Tokyo-based design studio SIMPLICITY finds the perfect balance between modern sensibility and Japanese tradition, creating a new approach in contemporary design to inspire the next generation. Joanna Kawecki writes.
Top image: Yakumo Saryo, Sabo Tea House
SIMPLICITY was established in 1998 by founder Shinichiro Ogata, and is recognised for its acute attention to detail, respect for skilled craftsmanship, and its pairing of traditional Japanese philosophy and aesthetics with contemporary design.
The studio works across Product and Graphic Design, as well as Creative Direction and Interior Design for their own sensorial dining experiences located in Tokyo, namely Yakumo Saryo, HIGASHI-YAMA Tokyo, and HIGASHIYA. Their work also extends to store design for Australian brand Aesop, and design and creative direction for hotel Andaz Tokyo, where it worked primarily with natural materials like wood, plaster, stone, cooper, and steel.
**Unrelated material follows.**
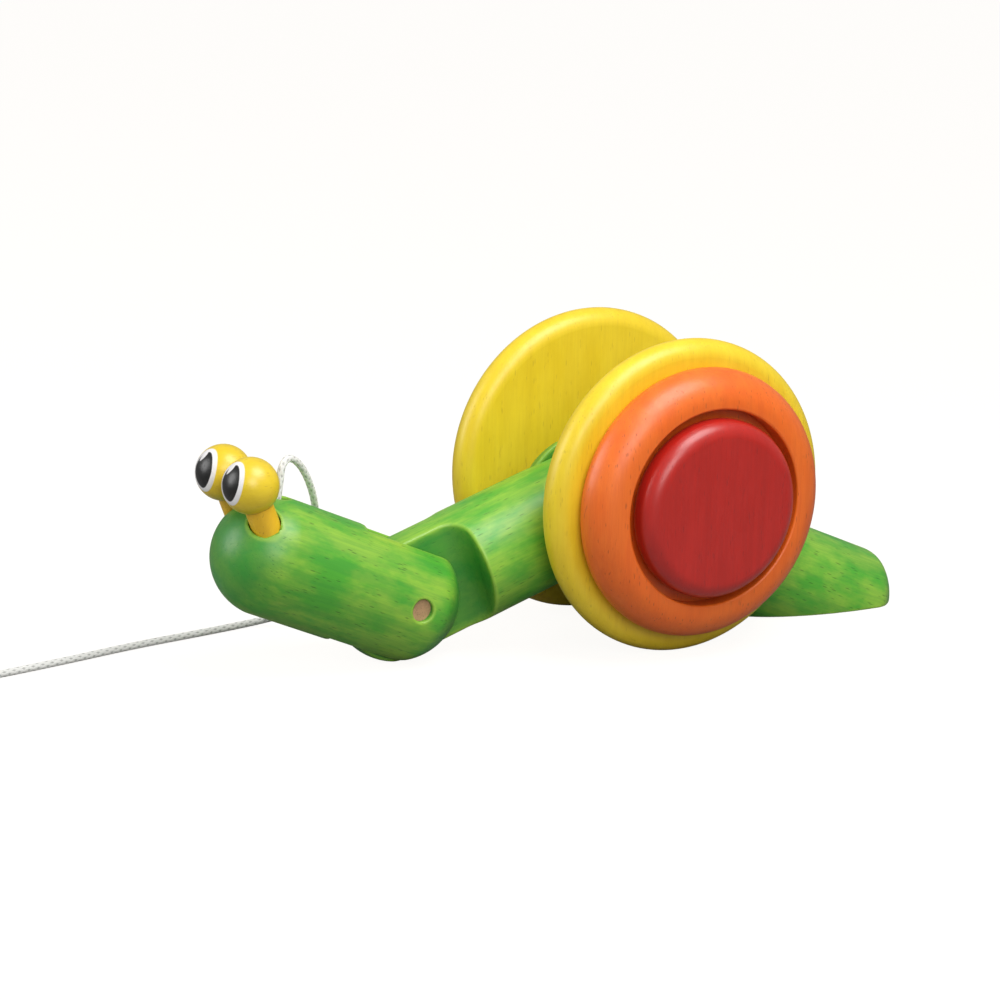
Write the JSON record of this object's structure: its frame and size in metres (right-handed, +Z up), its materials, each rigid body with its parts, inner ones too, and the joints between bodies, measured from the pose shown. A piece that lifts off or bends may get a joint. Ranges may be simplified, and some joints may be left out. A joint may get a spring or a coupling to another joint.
{
  "type": "pull along toy",
  "caption": "Wooden pull-along inchworm: three hinged round rods, layered wheels set off-centre on a crosswise axle, two ball eyes and a pull cord.",
  "frame": {"origin": "middle of the toy's footprint on the floor, without its pull cord", "axes": "+X from the nose to the tail's tip, +Y to the toy's right seen from above with the nose ahead at -X, +Z up"},
  "size_m": [0.3623, 0.1042, 0.1],
  "materials": {
    "green_stain": "green stain, satin clear coat",
    "yellow_stain": "yellow stain, satin clear coat",
    "orange_stain": "orange stain, satin clear coat",
    "red_stain": "red stain, satin clear coat",
    "bare_wood": "bare, sanded",
    "white_cord": "braided cotton"
  },
  "bodies": {
    "neck": {"neck_link": "green_stain"},
    "head": {"head": "green_stain", "knee_pin": "bare_wood", "eye_ball_left": "yellow_stain", "eye_ball_right": "yellow_stain", "eye_stalk_left": "yellow_stain", "eye_stalk_right": "yellow_stain", "cord_anchor_knot": "white_cord", "pull_cord": "white_cord", "cord_coil": "white_cord", "cord_end": "white_cord", "pull_bead": "red_stain", "bead_knot": "white_cord"},
    "tail": {"tail": "green_stain"},
    "wheels": {"axle": "bare_wood", "wheel_disc_left": "yellow_stain", "wheel_disc_right": "yellow_stain", "wheel_ring_left": "orange_stain", "wheel_ring_right": "orange_stain", "wheel_hub_left": "red_stain", "wheel_hub_right": "red_stain", "wheel_spacer_left": "bare_wood", "wheel_spacer_right": "bare_wood"}
  },
  "joints": [
    {"name": "knee_hinge", "type": "hinge", "parent": "neck", "child": "head", "pos_m": [-0.06212, 0, 0.0202], "axis": [0, 1, 0], "range_deg": [-45, 20]},
    {"name": "tail_hinge", "type": "hinge", "parent": "neck", "child": "tail", "pos_m": [0.00964, 0, 0.0413], "axis": [0, 1, 0], "range_deg": [-30, 35]},
    {"name": "wheel_spin", "type": "hinge", "parent": "neck", "child": "wheels", "pos_m": [0.00964, 0, 0.0413], "axis": [0, 1, 0], "continuous": true}
  ]
}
In the field of product design, SIMPLICITY’s in-house product line S[es] utilises technical Japanese craftsmanship elements in a modern context. Here, there is an admirably strong emphasis and aim to inspire and support the longevity of traditional Japanese skilled crafts.
SIMPLICITY’s WASARA paper tableware is notably recognised for its stylish forms and sustainability, and is a recipient of various awards such as the 2010 Good Design Award from the Chicago Museum of Architecture and Design.
Joanna Kawecki speaks with SIMPLICITY in Tokyo to find our more about their multidisciplinary design practice.
HIGASHIYA GINZA, counter
SIMPLICITY creates work across various design disciplines. How is a consistent approach maintained between all disciplines?
An acute sensibility and palate cultivated in an abundant yet severe natural environment; an aesthetic that can be generous or daring; an attitude towards craftsmanship that never spares any effort; wisdom of living a modest and simple life. With ‘cultural creation for modern times’ as the base philosophy, SIMPLICITY endeavours to translate a culture that has developed over a long period of time in Japan, to fit our contemporary lives.
HIGASHIYA GINZA, Sabo Tea Room
When did SIMPLICITY expand into design and architecture work?
SIMPLICITY was established in 1998 by Shinichiro Ogata when the Japanese restaurant HIGASHI-YAMA Tokyo was opened. Ogata designed and directed the interior and exterior of HIGASHI-YAMA Tokyo, as well as the food, tableware, and graphic design, and has been involved in designing since SIMPLICITY was established. He opened HIGASHIYA, a traditional Japanese confectionery brand in order to pursue and express Japan on an even deeper level.
Craftsmanship in Japanese design and architecture is inherent, however in this current generation it is in decline. How have you worked within this challenge?
We have been working together with craftsmen from all over Japan to create products. In order to keep the craftsmanship running and prevent it from disappearing, we craft items that fit our contemporary lifestyles – in this way, we are using traditional practices as a means of cultural innovation.
Yakumo Saryo, front yard
What has been the most important project for SIMPLICITY to date?
Yakumo Saryo, a Japanese dining club and teahouse, is the most representative of the world of SIMPLICITY. Through the atmosphere, the view seen through the windows, and the texture on the tables, guests can feel the culture of Japan through all the five senses.
Yakumo Saryo, entrance
WASARA is a unique and sustainable line of paper products. How did this project come about and how was it developed?
It began with a wish to create a sustainable paper tableware that reflected the Japanese sensibility. It took three years to develop this collection, during which we studied and examined various ways to get the right shape that would look beautiful in your hand and make you feel at ease while using it.
As we look to the future, what are the most important aspects of lifestyle and design that need to be maintained or promoted in society?
Lifestyles throughout the world changed drastically in the 20th century under capitalism. A vast amount of nature has been destroyed. When we think about how to change the future and our lives, we believe the clues lie in the way the Japanese people live. From this, we are thinking about first creating venues where Japanese culture can be disseminated and people from all over the world can experience first-hand the Japanese way of living.